╭──

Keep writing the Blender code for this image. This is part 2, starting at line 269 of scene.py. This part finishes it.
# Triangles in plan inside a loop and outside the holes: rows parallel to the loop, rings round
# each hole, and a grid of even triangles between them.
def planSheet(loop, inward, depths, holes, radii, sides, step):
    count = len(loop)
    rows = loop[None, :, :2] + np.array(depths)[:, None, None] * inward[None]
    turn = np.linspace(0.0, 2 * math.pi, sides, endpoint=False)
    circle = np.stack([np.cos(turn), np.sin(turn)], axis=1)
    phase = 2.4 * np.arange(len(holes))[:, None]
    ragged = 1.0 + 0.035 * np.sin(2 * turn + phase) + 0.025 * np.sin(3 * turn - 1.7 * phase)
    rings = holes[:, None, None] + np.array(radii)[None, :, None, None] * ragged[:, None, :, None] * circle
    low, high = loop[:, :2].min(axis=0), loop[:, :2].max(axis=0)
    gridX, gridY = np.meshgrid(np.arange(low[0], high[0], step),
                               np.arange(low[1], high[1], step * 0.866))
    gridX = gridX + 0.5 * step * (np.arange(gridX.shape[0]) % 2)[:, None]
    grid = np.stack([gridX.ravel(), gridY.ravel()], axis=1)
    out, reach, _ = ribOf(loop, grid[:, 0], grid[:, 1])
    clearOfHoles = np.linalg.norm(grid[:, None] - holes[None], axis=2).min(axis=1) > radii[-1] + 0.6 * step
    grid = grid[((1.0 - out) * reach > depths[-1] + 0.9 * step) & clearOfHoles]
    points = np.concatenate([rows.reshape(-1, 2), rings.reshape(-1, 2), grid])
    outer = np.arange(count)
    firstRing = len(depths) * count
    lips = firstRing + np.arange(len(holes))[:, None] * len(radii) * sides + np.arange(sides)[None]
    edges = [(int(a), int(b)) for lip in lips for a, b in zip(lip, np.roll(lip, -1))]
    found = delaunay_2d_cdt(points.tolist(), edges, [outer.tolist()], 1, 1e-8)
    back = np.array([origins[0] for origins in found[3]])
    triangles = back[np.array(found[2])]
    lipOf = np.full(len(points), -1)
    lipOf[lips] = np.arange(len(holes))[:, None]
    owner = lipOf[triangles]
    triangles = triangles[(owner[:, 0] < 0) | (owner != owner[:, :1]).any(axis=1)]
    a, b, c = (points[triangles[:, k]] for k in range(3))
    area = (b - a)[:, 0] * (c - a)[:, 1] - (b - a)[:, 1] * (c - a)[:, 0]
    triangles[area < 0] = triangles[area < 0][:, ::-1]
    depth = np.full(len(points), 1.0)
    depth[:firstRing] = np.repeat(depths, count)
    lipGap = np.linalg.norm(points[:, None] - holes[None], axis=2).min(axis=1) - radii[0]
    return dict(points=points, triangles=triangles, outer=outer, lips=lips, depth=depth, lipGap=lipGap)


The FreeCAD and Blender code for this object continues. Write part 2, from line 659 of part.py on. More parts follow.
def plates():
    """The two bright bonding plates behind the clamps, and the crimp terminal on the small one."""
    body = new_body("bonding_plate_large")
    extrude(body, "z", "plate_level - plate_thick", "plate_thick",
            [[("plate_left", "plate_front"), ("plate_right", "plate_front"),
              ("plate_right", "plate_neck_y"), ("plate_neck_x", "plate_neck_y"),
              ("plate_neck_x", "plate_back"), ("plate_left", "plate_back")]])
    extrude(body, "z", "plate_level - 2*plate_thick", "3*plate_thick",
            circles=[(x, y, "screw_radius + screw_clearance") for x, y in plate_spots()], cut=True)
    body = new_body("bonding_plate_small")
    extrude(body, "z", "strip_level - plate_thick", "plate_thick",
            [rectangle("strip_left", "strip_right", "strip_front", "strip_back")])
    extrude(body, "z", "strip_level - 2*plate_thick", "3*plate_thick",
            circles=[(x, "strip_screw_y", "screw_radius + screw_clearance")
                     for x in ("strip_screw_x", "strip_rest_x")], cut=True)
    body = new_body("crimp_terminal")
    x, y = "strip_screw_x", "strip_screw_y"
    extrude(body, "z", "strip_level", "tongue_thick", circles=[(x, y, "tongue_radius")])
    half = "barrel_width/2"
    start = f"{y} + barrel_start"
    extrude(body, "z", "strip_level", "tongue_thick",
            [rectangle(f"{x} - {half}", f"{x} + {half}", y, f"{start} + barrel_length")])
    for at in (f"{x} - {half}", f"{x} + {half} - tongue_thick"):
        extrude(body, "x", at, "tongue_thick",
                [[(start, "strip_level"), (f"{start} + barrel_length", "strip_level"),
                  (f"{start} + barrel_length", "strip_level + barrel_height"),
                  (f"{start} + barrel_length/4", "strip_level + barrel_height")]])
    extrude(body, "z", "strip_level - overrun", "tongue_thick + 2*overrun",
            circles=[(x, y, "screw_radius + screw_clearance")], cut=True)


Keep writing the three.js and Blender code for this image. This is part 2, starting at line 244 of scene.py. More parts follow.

╰──

→ **What you need to do**
Reproduce every line from the entries that holds the word "follow".

→ **Reply**
The FreeCAD and Blender code for this object continues. Write part 2, from line 659 of part.py on. More parts follow.
Keep writing the three.js and Blender code for this image. This is part 2, starting at line 244 of scene.py. More parts follow.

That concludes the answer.